Susanna and Andries Rijckaert were the children of Johannes Rijckaert (1609-1679) and Cornelia Merchijs (1614-1694) and the grandchildren of Pieter Merchijs (1582 – before 1628), a merchant from Amsterdam, and his first wife, Sara Berrewijns. Fine pendant portraits of Peter Merchijs and his second wife, Maria Florianus, were painted by Cornelis van der Voort in 1622, which also remained with descendents of the family until 2007i. Little is know about the lives of the sitters depicted here: Susanna was certainly married twice, in 1655, to Nicolaes van den Heuvel, who died only a year later, and then in 1658, to Jacob van Wisselt. Andries remained unmarried.

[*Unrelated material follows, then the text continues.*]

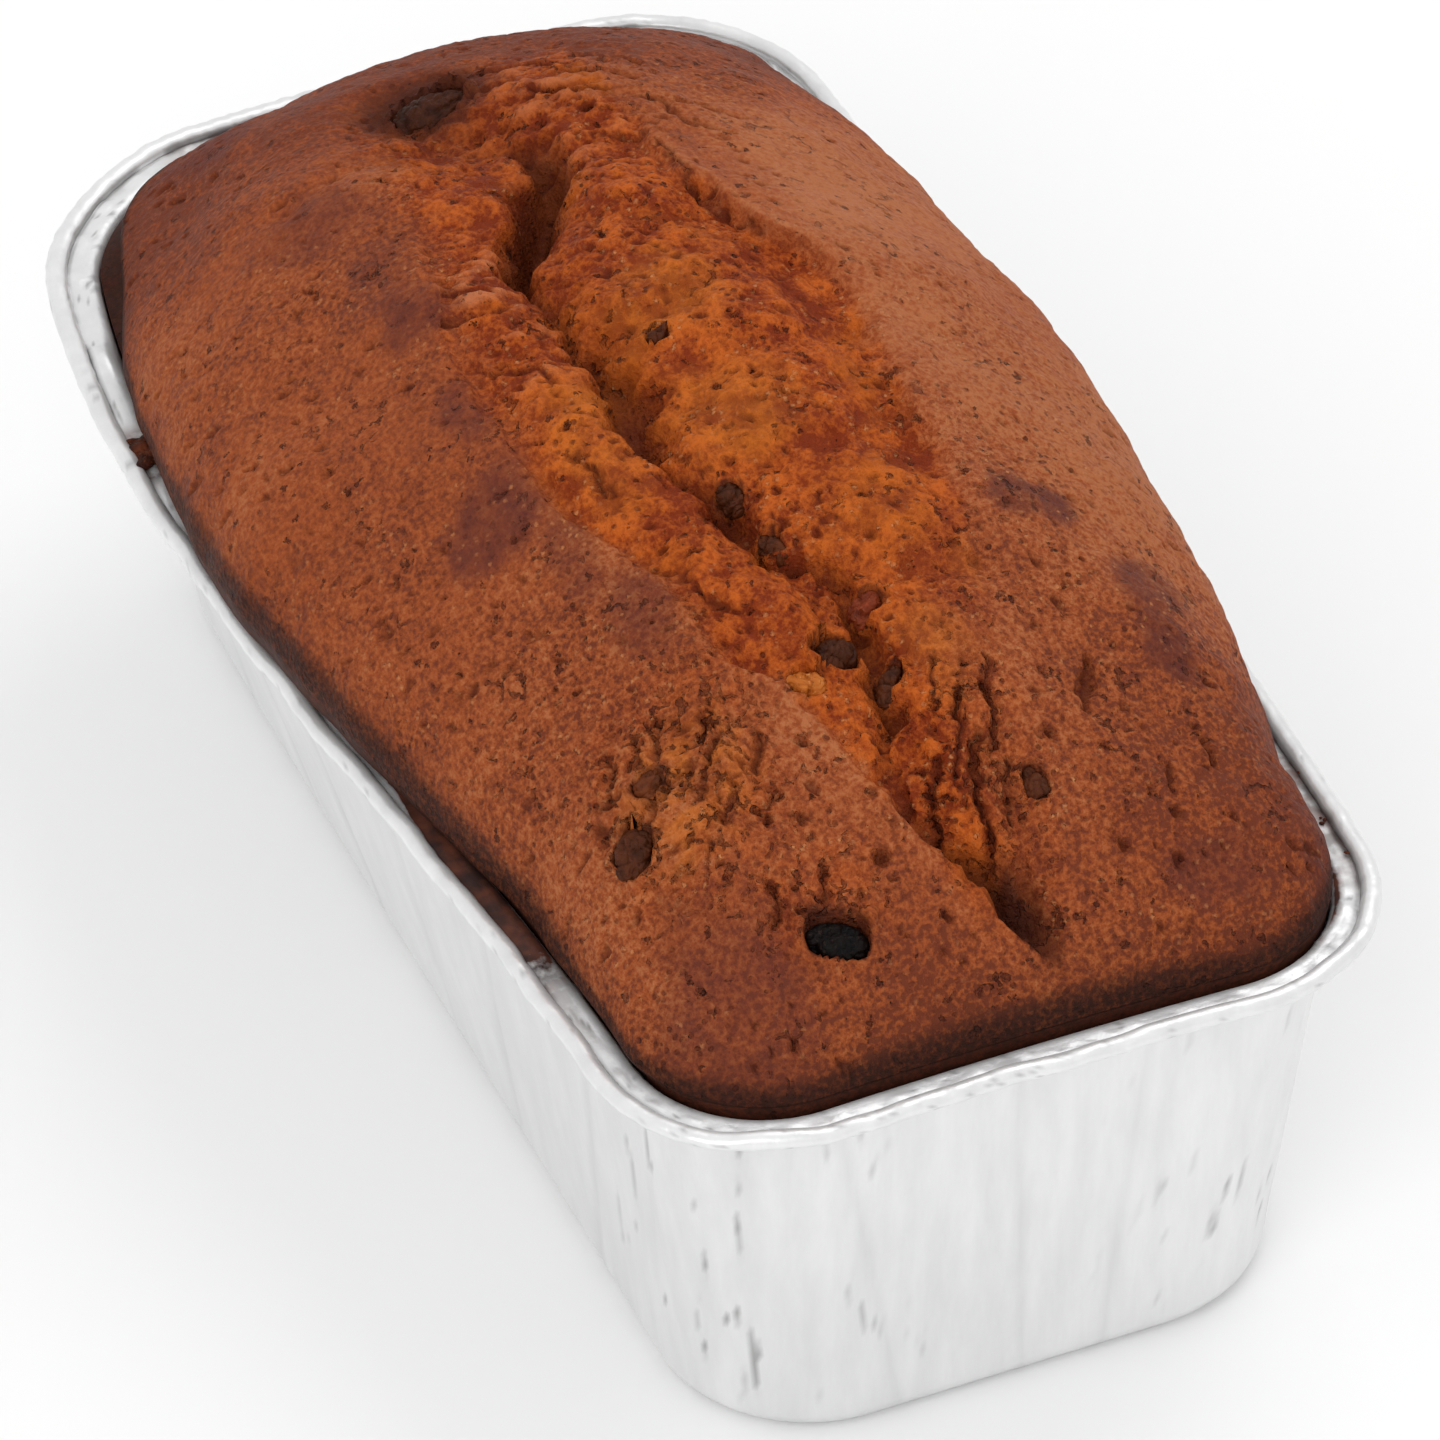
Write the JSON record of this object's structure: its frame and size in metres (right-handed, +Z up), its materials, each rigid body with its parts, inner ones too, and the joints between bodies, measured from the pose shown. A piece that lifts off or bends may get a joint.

Although nothing is known about Luttichuy’s artistic training or when precisely he arrived in Amsterdam, his oeuvre indicates that, broadly speaking, his stylistic evolution followed the general trends in portraiture of his day. His earliest works hint at Rembrandt, but as the latter’s pre-eminence in Amsterdam waned in the 1640s and was replaced by that of Bartholomeus van der Helst, so Isaack turned increasingly to van der Helst as his model. The other major influence on his development was that of the Flemish master, Anthony van Dyck, whose elegant and courtly style was introduced into Holland in the late 1630s and early ‘40s by such artists as Adriaen Hanneman and Cornelius Jonson van Ceulen. Isaack’s mature period began around 1650, by which time he had evolved a distinctive personal style that combines elements of van Dyck’s elegance with the robust realism of van der Helst. Dated portraits by Luttichuys exist for almost every year of the following two decades, the majority of which depict their sitters at half-length in life-size format. Isaack’s patrons seem to have been drawn mostly from Amsterdam’s wealthy burgher classes, but he also occasionally portrayed scholars and publishers.

These two portraits from Luttichuys’s maturity exemplify the artist’s elegant, painterly manner and his sensitive response to the individuality of the sitters. The subtle, rather cool palette is characteristic, as is the clear, even light. Isaack displays a great eye for detail in his precise rendering of the young people’s costly clothing and accessories, which testify to their wealth and social status. Using lively brushwork, he perfectly describes the various textures of corduroy, linen, silk, transparent voile and lace. Close observation of the young man’s collar reveals that the intricate motifs in the dentelle opaque, as this type of lace was known, was achieved by scratching out the design in the top layer of wet paint using the end of the brush to reveal the darker tone beneath. Although this technique was by no means unique to Luttichuys, it was his normal method for realising the appearance of lace. The heavy curtains of shimmering moiré silk which hang behind the figures were one of the artist’s standard backdrops and appear elsewhere in his oeuvre.

Very little is known about the life of Isaack Luttichuys. He was born in London in 1616, the son of Dutch parents who returned to the Netherlands while their children were still young. There is no record of where or with whom her trained. In 1638, he was first recorded in Amsterdam, when he made a now lost portrait drawing of Anna Blaeu, the mother of the poet P. C. Hooft, known to us today through a copy by Jan Stolker. His older brother, Simon Luttichuys, also settled in Amsterdam and became a still life painter. Isaack married in Amsterdam on 3rd April 1643 and remained there until his death in 1638.

P.M.

  1. Cornelis van der Voort (1576-1624), Portraits of Pieter Merchijs and his wife, Maria Florianus, on panel, each approximately 122.5 x 89.6 cm, Sotheby’s Amsterdam, 14th November, 2007, Lot no. 49.